A system built on a state-set base per pupil amount, a statewide property tax, and strict caps on supplemental local spending effectively strips towns of their ability to decide what their children need. It replaces community judgment with bureaucratic uniformity and punishes independent thinking. In its design and intent, it resembles the very groupthink and top-down command culture Americans have always rejected. Centralized control imposed from above is not democracy — it is the opposite of what this country stands for. Act 73, as currently advanced, feels less like collaborative reform and more like DFA — Death From Above — a policy airstrike dropped from 10,000 feet with no regard for the people, towns, and children living on the ground beneath it.
If Governor Scott and supporters of forced consolidation remain convinced that the surest way to save money is to slam the throttle and hope the hull holds, then perhaps the most worthwhile next step is to revisit basic accounting and Economics 101. They might discover that reckless acceleration and centralized control are rarely winning strategies—in racing, in seamanship, in finance, or in the stewardship of a public education system that depends on trust, stability, and community partnership. When leadership becomes about speed or spectacle, it ceases to be leadership.

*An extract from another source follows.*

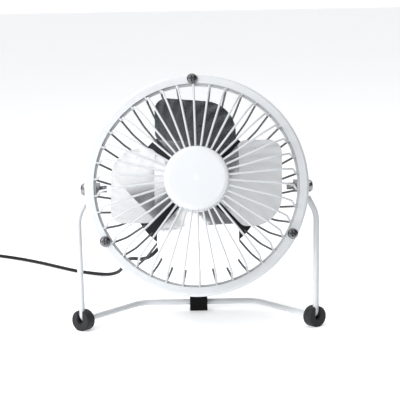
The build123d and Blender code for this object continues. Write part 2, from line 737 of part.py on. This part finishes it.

Governor Scott and proponents of Act 73 should step back from the late-brake dive-bomb approach and return to disciplined racecraft, rather than gambling the entire field on a risky maneuver destined to produce smoke and flames on the front page and put every car into the wall. Governor Scott, pump the brakes. This is not Thunder Road. These are our children. It is my son in our public school. And as a fiscal conservative, I understand full well the tax bill that will arrive if we learn too late that what looked efficient in theory was catastrophic in practice. You gave the Task Force its mandate. They delivered. Let them do their jobs. Micromanagement will wreck the race. Let the driver drive.